A year or so ago, J came home with a story about an acquaintance whose father would tell them when they left the house each day to "do hard things." Not "I love you," not "be careful," not "be good" although I think each of those was implied in the suggestion to "do hard things." We loved it at the time and now that I remember it, I am going to adopt it. Some families come up with a theme for the year. I want this to be my family's theme for life. If there is nothing else I can teach or show as a mother, it would be to always tackle the hard things. I know that this will require a lot of teaching by example on my part and it will definitely be a challenge. Especially now. Sometimes, doing what is hard is a choice that you know will benefit you, like dieting or exercising or walking away from that wild party or a bad situation. Other times, hard things are going to come your way because of factors that are out of your control, and in that case, you should practice meeting those things head on with grace, doing the best you can. If you think about it, most things that are difficult to do are things that will build you in some way. If you are ever in doubt which road to take, there is a good chance that the harder one is the one that is best for you. It is human nature to want to have things be easy and to want to take the easier way and I am no hypocrite. I don't think a day has gone by that I haven't wished that this cup would pass from me. But at the same time, I am aware of how this experience is changing me. I hope for a day where I can be grateful for my trials. Right now, I will settle for understanding that they are strengthening even while they are excruciating. It isn't called "the refiner's fire" for nothing and as my last post demonstrates all too clearly, I am not always on top of meeting my challenges head on. I am trying though.

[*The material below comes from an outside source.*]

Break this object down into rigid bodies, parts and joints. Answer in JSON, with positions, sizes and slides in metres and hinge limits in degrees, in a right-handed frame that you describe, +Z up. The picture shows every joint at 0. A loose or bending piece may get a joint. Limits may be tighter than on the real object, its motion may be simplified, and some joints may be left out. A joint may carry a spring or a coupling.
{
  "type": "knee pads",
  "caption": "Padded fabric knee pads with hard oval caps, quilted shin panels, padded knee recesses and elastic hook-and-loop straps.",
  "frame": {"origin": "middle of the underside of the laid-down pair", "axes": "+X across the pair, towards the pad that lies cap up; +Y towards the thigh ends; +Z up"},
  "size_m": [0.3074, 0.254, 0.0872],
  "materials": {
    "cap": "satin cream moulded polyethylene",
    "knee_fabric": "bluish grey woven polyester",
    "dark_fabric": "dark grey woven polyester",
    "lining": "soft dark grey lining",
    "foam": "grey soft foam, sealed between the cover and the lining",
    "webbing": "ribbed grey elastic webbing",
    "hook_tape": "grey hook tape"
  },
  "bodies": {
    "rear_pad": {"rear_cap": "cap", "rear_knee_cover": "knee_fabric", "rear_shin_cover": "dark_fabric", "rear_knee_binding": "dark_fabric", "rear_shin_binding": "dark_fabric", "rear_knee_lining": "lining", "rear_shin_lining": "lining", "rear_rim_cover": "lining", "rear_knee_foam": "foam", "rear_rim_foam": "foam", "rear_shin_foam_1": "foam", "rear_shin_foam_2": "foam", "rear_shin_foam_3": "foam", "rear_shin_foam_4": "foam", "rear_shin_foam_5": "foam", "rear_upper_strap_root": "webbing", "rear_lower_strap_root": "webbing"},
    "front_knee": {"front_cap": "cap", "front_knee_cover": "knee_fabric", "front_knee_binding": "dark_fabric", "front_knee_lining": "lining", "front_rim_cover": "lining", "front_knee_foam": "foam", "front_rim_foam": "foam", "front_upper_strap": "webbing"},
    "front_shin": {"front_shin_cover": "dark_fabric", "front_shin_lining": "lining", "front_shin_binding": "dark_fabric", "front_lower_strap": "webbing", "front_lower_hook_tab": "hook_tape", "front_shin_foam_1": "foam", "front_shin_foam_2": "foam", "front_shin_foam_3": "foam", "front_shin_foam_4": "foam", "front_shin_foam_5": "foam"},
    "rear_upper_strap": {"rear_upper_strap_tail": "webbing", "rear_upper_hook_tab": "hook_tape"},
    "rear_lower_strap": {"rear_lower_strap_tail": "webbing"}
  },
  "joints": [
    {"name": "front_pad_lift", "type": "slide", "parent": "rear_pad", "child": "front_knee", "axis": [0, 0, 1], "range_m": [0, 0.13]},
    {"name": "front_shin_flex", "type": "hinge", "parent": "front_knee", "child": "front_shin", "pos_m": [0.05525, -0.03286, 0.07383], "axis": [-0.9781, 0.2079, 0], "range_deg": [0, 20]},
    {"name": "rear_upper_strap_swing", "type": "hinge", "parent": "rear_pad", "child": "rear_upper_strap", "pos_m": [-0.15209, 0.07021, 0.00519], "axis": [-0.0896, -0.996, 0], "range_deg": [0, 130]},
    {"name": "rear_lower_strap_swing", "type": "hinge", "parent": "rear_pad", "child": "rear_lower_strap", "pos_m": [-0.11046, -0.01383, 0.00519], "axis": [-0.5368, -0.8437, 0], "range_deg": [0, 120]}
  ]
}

After awhile, I went upstairs to talk to Junior and had the first of what I imagine will be a million disussions about how quitting something is not an option. About how hurtful it is when you tell people you want to leave them. About how it is important to stand your ground and fix the situation rather than running away. About accepting when you have done wrong and try to fix it. At no point did I mention his dad's decision and that will never be part of the speech. I also realize that most of that lecture probably went right over his head, but maybe if I start at six, by the time he is 18 he will understand what is and is not acceptable for him to be a good man. My kids may not listen, but I am going to tell them anyway "Do Hard Things." It is very likely that it is something they will make fun of behind my back as they grow (crazy old won't stop me though :-)

As for me, I am going to start practicing doing the (little) hard things everyday. Try it! Take the time to get to bed earlier like you keep promising yourself. Read the scriptures, go to the gym rather than let yourself be talked out of it, visit that neighbor you have been meaning to drop in on, get your homework done early, go on that diet you have been promising yourself. Do whatever it takes to seek that faith or that testimony, carve out time to practice that hobby, go for that job you have been dreaming about, have that conversation you have been dreading, give that forgiveness you have been withholding. Take the harder road in your life. God knows that our experience here is not easy. It isn't supposed to be. "Adam fell that men might be, and men are, that they might have joy." Nothing was easy in the Garden of Eden because nothing was hard. A vacation isn't relaxing unless you have been working hard. A rest does you no good unless you are tired. We are blessed when we do the things that can strengthen us as people both physically and spiritually. Consider your soul and your resolve as you would a muscle and work it out regularly. Don't let it atrophy. Doing hard things brings humility and humility is essential to growth. If we are compelled to be humble, we are blessed for enduring it well. If we gain humility on our own, we are blessed for our obedience. Nobody ever got anywhere by sitting back and wishing that things were different or that their life would change. Maybe the idea is that the more you practice, what seemed "hard" before will eventually no longer phase you. If I could wish one concept for my kids to really understand before something in life breaks them down, it would be this motto. It applies to both the big and the little things.

Now excuse me, I am going for a run since I have been trying to talk myself out of it all night :-)


  1. Thanks for your inspiring thoughts! I'm sorry you had to hear such hard words from Sam, but I'm grateful you shared with all of us your insight. I'm all fired up to do the hard things today. Thank you!

  2. I'm using "Do Hard Things" as a writing prompt.
    This should be an Ensign article.

  3. I'm reading a really good book, and since you asked me for book recommendations earlier, it's RESCUING WAYWARD CHILDREN by Larry Barkdull. Not that I'm planning ahead or anything, but it has a lot of encouragement for anyone affected by the nasty side of agency. I was thinking about this part of the book when I read your post:

    "Here, therefore, is the gospel irony of affliction and joy: God created man to have joy, which we all want, but joy can only be realized by experiencing its opposite, affliction, which we do not want. Moreover--and this is the harsh reality--if joy is a gift, so is affliction. . . . Experience can be seen as a gateway to joy. Because God is a God of truth and cannot lie, we are assured that His promise will be fulfilled: 'After much tribulation come the blessings.' Ultimately, the affliction will result in joy and will help rather than injure us."

    I like the "Do Hard Things" motto. It's catchy. ;)

  4. My daughter is going through some challenges and I can see her struggling with WHY. I held her in my arms last night and made her repeat several times "I can do hard things." It seems to help to acknowledge that it IS hard. What you are going through IS hard, it is terrible but YOU CAN DO IT!